From the entries below, copy every line that holds the word "shown".

------ INFORMATION PROVIDED ------

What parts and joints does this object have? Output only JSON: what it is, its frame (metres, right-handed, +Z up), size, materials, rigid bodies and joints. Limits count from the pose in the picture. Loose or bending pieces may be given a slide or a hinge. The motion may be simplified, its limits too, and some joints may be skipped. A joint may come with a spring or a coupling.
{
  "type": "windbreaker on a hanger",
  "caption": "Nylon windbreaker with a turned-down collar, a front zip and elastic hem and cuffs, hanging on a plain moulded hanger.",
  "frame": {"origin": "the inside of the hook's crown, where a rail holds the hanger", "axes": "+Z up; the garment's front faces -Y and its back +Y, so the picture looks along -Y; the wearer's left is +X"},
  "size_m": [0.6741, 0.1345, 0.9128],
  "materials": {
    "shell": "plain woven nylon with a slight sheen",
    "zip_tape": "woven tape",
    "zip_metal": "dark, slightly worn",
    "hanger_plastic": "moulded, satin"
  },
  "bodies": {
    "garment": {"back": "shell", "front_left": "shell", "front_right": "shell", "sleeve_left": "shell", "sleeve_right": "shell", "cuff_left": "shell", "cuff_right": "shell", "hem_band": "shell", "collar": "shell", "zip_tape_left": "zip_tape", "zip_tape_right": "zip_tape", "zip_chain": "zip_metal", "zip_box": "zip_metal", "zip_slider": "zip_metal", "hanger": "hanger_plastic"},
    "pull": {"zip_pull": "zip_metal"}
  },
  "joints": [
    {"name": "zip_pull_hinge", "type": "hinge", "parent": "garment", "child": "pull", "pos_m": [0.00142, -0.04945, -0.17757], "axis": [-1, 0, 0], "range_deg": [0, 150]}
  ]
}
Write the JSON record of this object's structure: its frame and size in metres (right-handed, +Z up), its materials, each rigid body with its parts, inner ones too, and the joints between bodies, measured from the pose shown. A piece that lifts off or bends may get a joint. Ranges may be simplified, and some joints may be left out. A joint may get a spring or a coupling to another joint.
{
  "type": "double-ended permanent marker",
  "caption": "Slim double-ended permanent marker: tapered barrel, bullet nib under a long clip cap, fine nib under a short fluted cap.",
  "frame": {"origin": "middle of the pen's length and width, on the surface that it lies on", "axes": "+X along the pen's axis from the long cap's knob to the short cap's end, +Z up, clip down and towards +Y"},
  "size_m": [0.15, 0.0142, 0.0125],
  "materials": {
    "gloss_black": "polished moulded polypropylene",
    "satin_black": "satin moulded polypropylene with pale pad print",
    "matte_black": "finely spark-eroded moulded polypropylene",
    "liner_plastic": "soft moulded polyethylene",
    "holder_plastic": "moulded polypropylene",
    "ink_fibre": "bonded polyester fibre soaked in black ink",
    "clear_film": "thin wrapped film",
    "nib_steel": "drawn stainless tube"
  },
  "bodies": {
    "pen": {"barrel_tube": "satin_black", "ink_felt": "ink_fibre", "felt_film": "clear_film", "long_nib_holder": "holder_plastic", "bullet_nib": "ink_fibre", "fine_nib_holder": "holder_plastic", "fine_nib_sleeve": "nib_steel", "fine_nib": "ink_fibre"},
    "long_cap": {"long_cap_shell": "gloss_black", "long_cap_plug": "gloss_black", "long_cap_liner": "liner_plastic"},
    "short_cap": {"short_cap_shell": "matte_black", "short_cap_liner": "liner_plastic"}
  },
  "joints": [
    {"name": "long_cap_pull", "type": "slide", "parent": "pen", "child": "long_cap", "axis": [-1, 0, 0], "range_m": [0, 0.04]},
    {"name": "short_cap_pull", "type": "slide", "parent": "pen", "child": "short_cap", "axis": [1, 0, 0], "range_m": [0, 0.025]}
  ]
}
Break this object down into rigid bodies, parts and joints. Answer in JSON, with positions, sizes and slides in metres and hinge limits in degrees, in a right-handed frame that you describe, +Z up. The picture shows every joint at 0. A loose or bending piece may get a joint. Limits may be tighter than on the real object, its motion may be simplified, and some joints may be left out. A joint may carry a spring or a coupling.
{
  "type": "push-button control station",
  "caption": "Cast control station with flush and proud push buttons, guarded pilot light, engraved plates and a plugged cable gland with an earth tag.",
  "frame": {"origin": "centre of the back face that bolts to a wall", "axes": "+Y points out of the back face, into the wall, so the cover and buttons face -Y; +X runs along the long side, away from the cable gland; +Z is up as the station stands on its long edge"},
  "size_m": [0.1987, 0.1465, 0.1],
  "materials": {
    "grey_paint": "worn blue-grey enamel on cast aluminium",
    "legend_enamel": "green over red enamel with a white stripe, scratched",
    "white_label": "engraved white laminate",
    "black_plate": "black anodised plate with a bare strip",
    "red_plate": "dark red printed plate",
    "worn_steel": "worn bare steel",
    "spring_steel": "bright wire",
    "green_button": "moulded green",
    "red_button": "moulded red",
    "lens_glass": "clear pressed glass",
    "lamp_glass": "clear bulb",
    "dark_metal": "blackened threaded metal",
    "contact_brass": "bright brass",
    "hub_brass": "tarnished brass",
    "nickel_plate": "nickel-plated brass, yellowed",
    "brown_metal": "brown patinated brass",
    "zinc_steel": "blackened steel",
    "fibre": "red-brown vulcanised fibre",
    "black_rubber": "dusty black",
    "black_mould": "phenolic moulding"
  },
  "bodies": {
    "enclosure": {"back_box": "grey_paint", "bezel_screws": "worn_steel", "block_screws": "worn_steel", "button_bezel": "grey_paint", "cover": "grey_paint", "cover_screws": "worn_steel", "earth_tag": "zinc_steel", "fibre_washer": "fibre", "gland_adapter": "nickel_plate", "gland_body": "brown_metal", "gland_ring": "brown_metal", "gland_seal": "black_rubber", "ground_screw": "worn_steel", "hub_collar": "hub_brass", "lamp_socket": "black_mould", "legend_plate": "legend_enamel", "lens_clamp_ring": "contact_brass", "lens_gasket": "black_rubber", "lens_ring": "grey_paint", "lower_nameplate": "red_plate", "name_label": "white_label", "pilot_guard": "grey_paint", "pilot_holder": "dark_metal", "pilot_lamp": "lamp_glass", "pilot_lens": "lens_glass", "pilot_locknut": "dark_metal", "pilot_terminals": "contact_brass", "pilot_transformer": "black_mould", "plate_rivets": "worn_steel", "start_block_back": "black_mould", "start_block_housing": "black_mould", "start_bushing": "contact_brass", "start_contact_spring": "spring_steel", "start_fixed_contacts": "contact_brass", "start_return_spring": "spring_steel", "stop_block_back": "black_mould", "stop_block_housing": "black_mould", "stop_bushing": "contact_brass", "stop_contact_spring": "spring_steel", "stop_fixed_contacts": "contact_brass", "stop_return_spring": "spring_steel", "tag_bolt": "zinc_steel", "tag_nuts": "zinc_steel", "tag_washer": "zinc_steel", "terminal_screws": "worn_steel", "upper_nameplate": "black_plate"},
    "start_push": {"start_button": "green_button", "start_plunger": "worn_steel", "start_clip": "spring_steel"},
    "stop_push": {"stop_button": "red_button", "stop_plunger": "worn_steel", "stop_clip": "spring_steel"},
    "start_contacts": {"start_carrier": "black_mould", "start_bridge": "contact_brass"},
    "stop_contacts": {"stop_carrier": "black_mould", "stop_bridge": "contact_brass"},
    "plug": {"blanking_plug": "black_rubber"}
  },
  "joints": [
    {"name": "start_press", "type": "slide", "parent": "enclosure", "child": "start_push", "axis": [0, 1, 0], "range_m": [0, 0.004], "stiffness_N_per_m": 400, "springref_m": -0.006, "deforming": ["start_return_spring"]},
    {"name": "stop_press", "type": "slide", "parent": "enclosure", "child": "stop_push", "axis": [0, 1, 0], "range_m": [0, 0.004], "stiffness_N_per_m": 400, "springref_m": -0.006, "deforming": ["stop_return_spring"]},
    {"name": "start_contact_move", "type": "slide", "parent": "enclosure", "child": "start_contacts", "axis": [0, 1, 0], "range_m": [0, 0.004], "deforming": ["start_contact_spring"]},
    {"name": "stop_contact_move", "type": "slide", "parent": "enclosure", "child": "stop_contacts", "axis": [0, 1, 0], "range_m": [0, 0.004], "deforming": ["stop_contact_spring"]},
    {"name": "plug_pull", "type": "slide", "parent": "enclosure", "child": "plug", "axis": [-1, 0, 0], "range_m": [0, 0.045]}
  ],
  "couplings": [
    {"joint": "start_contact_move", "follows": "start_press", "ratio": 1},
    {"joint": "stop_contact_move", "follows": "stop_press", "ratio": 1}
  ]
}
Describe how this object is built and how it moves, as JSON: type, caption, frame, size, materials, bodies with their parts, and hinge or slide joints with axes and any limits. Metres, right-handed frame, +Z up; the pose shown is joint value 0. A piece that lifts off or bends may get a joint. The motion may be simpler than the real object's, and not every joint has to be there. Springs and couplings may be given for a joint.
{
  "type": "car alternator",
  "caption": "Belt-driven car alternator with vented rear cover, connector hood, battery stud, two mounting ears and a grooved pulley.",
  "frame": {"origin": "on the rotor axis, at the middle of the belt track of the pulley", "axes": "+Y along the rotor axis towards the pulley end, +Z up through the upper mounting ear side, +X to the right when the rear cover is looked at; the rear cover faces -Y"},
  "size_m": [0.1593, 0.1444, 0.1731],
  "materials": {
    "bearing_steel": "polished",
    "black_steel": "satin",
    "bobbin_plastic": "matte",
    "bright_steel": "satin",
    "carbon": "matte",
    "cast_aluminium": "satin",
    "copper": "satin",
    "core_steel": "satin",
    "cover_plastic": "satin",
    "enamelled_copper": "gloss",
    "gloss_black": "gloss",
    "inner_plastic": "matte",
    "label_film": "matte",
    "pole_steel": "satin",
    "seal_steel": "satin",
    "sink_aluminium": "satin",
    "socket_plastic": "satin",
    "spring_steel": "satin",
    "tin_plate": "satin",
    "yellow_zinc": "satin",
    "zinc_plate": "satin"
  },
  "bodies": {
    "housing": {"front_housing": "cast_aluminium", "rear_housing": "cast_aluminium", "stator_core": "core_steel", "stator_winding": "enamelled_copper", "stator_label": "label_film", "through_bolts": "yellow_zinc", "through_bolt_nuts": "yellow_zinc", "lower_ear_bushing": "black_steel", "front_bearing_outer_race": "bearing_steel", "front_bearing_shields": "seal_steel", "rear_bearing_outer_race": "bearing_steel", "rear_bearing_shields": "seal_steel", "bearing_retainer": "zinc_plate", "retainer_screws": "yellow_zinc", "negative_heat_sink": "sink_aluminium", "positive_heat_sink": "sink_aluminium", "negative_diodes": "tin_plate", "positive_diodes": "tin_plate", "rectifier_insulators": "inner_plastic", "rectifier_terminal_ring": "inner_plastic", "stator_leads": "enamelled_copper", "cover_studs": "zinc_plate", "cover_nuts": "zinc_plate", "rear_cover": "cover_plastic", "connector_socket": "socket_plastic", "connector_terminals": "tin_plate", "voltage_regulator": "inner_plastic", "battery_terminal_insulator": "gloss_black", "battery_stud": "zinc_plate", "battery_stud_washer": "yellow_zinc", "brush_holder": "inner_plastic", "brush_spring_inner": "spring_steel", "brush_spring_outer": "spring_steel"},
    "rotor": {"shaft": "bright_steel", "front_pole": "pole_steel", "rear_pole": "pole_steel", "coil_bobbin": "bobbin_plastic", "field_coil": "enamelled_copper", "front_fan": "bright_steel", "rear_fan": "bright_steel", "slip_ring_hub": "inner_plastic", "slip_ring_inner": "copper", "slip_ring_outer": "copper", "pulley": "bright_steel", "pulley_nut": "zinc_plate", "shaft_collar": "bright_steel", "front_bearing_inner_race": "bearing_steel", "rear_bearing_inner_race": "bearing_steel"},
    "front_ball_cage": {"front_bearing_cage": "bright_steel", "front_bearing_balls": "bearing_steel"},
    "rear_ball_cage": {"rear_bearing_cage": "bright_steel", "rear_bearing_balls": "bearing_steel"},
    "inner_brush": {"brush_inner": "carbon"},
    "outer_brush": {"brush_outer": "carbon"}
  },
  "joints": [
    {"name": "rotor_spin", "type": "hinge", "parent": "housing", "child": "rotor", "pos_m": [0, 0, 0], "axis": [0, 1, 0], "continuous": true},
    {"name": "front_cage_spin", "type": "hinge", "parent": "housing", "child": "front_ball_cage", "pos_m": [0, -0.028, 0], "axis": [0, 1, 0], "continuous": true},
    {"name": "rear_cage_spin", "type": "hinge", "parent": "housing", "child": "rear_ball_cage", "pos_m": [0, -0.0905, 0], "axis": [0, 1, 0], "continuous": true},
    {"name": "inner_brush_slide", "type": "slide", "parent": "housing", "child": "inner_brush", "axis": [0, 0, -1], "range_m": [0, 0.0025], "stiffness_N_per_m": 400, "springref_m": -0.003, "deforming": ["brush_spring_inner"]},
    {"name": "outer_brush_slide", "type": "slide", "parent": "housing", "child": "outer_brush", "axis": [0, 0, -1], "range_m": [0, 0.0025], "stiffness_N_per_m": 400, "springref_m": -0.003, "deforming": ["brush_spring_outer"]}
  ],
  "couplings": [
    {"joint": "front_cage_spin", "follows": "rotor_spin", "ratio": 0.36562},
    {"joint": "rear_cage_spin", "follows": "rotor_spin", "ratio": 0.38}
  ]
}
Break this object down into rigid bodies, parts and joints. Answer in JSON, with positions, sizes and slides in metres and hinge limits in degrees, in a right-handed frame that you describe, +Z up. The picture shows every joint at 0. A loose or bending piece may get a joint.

------

OUTPUT OF THE TASK:
Write the JSON record of this object's structure: its frame and size in metres (right-handed, +Z up), its materials, each rigid body with its parts, inner ones too, and the joints between bodies, measured from the pose shown. A piece that lifts off or bends may get a joint. Ranges may be simplified, and some joints may be left out. A joint may get a spring or a coupling to another joint.
Describe how this object is built and how it moves, as JSON: type, caption, frame, size, materials, bodies with their parts, and hinge or slide joints with axes and any limits. Metres, right-handed frame, +Z up; the pose shown is joint value 0. A piece that lifts off or bends may get a joint. The motion may be simpler than the real object's, and not every joint has to be there. Springs and couplings may be given for a joint.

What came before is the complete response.